§ Input data:
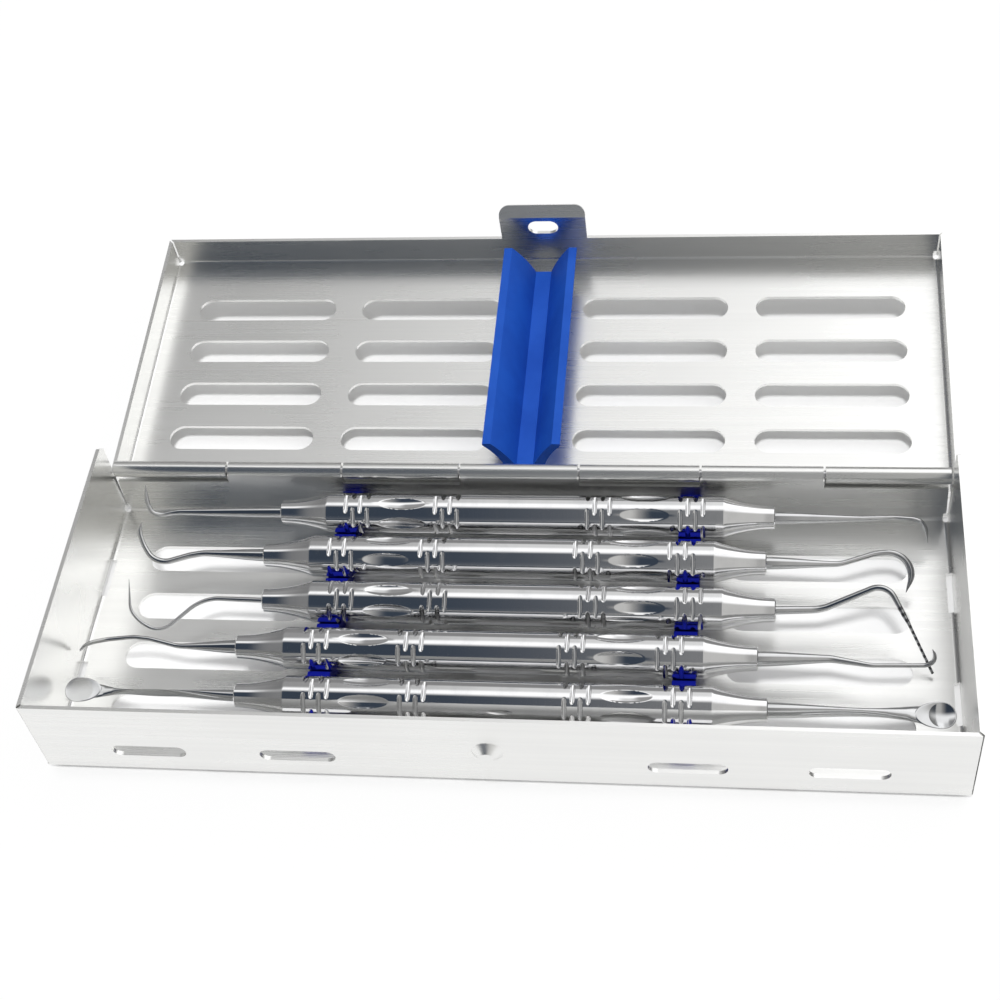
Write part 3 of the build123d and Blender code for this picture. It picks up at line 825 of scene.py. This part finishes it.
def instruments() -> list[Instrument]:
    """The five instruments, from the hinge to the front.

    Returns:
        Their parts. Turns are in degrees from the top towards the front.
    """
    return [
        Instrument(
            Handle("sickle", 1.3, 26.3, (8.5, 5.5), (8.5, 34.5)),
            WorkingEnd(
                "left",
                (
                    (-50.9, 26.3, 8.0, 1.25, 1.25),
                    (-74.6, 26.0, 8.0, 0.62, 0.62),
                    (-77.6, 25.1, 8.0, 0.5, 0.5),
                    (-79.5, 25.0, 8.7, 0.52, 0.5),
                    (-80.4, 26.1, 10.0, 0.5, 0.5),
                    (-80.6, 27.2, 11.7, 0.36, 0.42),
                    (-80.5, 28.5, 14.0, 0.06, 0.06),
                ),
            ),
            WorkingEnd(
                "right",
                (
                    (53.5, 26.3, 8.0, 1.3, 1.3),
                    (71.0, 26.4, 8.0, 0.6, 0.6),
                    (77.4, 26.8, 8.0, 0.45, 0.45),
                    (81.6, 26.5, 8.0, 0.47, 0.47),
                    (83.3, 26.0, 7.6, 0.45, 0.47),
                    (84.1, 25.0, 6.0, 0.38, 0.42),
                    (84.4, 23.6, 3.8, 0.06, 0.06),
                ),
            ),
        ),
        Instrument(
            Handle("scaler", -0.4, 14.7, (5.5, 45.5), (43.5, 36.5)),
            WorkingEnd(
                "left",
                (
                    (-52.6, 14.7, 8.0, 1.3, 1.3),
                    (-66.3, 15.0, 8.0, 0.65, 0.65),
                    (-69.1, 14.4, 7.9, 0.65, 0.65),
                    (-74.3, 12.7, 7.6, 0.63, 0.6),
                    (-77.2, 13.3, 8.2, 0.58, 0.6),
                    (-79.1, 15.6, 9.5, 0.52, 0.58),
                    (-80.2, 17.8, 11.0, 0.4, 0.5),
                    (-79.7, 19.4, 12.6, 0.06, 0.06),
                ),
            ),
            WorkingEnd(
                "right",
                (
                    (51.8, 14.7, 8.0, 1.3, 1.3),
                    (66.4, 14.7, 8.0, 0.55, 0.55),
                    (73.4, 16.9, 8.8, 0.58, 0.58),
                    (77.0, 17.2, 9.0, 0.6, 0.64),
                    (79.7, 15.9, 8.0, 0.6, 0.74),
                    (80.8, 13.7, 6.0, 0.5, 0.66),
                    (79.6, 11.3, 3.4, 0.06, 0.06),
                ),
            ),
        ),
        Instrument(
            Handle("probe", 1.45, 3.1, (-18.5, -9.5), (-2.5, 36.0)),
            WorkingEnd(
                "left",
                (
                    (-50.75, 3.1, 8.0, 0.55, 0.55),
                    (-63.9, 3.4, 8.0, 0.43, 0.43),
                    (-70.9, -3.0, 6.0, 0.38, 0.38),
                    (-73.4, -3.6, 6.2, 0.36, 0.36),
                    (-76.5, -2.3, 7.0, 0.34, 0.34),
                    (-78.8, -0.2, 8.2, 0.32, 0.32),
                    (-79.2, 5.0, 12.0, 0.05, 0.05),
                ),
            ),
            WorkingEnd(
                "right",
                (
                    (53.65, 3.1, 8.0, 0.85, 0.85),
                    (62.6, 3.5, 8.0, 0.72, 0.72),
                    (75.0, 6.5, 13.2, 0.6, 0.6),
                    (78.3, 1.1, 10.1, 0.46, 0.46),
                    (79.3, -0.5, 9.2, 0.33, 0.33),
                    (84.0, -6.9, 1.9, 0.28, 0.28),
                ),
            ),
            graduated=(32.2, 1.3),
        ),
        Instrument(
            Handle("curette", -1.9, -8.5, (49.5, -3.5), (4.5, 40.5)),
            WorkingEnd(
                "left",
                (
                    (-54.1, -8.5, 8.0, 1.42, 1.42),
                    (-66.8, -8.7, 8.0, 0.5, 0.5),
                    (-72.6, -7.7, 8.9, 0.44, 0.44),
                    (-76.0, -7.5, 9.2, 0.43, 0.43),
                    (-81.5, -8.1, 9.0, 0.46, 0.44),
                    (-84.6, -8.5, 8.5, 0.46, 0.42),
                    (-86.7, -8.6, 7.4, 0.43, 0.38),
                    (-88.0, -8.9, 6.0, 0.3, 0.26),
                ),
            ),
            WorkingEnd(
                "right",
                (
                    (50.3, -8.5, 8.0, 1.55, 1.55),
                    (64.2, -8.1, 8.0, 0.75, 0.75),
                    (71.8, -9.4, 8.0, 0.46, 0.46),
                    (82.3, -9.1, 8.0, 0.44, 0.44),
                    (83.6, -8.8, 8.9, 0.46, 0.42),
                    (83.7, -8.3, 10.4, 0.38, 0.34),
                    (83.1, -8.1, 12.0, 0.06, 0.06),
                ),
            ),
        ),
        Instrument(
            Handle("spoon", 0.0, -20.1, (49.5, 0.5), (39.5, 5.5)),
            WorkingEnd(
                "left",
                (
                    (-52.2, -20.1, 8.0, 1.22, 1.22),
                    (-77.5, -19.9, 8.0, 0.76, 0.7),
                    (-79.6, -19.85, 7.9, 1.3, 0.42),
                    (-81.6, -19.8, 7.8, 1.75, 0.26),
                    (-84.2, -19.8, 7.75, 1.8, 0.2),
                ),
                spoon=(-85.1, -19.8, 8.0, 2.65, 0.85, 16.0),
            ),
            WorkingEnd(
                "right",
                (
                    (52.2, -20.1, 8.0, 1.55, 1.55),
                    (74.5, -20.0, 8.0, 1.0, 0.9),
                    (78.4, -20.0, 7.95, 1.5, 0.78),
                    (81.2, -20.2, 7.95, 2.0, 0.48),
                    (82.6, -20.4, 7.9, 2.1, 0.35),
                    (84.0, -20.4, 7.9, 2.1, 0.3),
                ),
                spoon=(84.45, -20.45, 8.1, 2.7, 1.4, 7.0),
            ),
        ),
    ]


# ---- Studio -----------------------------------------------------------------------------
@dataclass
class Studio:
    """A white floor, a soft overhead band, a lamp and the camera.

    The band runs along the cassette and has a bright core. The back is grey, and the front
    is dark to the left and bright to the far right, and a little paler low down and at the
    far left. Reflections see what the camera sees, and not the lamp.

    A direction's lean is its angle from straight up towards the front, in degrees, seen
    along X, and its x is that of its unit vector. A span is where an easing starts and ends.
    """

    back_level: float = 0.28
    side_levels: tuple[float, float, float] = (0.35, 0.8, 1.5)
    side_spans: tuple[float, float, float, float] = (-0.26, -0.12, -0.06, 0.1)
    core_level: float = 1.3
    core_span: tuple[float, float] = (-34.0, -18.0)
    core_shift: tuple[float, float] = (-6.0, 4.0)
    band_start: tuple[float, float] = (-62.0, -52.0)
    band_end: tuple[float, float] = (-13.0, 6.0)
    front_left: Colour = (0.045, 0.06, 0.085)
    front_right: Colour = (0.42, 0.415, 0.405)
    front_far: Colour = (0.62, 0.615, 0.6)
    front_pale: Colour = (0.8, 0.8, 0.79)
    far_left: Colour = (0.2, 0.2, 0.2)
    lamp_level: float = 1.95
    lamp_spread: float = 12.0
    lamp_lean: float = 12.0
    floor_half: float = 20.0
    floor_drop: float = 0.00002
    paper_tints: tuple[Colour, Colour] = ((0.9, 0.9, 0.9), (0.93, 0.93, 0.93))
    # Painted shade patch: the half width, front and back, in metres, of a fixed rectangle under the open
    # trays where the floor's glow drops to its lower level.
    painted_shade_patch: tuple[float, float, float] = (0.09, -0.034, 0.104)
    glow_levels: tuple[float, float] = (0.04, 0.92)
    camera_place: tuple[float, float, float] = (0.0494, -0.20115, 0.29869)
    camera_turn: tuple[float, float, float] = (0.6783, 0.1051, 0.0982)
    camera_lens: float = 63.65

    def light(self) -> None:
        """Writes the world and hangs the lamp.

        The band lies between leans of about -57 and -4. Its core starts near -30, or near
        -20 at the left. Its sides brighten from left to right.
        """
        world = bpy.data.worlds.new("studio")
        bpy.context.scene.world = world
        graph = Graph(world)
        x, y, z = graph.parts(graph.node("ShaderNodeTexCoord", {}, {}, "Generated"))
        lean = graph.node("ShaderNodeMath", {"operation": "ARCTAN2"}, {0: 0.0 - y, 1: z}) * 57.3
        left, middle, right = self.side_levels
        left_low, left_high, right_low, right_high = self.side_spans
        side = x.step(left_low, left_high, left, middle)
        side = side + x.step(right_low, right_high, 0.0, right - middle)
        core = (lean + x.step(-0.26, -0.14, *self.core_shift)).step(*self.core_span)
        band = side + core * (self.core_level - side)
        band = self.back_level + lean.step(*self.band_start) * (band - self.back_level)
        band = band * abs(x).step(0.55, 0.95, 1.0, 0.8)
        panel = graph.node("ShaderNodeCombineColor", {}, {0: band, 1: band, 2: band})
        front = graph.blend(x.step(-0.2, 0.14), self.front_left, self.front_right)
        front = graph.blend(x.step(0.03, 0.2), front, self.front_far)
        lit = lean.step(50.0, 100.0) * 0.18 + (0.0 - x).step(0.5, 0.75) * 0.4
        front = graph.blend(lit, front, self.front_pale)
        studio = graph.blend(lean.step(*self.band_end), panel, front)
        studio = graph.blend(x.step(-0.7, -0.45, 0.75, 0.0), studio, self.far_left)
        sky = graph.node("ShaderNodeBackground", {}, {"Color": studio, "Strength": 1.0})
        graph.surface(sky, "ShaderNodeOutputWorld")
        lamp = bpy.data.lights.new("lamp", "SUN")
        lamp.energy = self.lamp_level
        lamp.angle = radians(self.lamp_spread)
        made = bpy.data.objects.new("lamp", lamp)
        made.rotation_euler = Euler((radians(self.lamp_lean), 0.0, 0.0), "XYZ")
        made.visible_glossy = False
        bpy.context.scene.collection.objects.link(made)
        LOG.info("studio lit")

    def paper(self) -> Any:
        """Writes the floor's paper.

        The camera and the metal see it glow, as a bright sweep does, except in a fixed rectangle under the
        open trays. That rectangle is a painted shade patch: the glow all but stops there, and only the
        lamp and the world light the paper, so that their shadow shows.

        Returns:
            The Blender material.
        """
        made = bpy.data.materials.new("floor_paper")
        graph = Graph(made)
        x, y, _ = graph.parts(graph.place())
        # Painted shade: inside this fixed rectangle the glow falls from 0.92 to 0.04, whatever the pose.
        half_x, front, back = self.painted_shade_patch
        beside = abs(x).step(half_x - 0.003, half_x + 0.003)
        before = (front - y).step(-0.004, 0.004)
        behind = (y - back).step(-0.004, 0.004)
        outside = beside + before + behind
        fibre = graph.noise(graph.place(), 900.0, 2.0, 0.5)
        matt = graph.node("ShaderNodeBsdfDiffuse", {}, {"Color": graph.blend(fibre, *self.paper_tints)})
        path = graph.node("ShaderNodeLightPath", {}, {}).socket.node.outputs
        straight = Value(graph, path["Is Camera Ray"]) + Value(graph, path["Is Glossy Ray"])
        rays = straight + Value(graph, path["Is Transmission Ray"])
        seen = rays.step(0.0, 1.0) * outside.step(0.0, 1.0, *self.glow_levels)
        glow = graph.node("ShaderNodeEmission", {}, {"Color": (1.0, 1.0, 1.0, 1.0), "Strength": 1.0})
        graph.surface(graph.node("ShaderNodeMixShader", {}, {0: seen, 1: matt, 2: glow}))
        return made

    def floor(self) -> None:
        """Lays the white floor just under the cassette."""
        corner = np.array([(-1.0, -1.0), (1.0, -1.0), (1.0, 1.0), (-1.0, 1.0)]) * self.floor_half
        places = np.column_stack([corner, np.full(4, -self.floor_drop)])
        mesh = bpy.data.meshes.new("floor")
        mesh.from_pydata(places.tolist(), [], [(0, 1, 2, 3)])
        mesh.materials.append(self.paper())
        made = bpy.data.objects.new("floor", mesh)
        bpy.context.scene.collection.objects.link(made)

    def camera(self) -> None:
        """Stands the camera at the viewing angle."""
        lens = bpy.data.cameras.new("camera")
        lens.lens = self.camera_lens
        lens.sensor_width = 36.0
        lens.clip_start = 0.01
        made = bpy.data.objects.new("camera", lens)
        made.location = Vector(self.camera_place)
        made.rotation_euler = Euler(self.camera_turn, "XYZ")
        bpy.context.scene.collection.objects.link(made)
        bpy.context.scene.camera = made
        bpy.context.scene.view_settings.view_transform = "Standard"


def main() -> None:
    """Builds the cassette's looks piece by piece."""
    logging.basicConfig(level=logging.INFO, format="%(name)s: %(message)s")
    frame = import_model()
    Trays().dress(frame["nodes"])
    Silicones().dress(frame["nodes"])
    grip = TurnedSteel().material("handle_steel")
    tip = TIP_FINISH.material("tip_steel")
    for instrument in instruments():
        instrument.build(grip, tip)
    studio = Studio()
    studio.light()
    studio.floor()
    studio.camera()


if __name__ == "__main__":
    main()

* * *

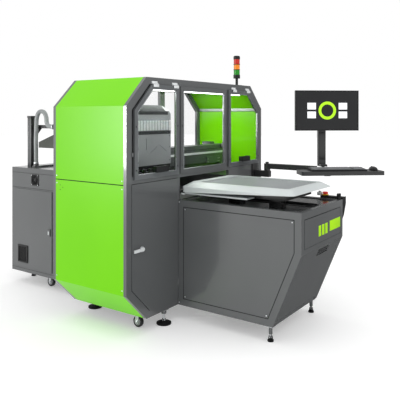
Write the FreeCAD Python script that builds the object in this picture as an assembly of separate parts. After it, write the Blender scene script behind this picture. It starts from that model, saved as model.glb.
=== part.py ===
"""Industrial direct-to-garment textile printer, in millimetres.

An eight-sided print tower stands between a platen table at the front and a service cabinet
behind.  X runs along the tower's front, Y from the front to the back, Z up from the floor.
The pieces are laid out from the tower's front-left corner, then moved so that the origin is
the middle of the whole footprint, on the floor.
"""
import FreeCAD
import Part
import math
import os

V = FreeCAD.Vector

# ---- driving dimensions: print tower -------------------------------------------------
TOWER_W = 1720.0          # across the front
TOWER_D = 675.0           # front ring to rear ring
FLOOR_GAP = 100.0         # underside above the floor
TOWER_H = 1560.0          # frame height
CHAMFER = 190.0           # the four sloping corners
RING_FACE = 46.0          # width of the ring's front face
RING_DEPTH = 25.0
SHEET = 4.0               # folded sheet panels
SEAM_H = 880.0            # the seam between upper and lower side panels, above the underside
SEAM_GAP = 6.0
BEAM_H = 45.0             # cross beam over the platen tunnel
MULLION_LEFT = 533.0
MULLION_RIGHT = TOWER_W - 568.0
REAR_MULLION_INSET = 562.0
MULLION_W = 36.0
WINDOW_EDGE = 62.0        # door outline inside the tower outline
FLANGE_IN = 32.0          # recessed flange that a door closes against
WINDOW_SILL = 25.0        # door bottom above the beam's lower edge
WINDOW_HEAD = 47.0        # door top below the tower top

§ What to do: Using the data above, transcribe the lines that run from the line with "Write part 3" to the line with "to the front.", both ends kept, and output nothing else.

§ Written reply:
Write part 3 of the build123d and Blender code for this picture. It picks up at line 825 of scene.py. This part finishes it.
def instruments() -> list[Instrument]:
    """The five instruments, from the hinge to the front.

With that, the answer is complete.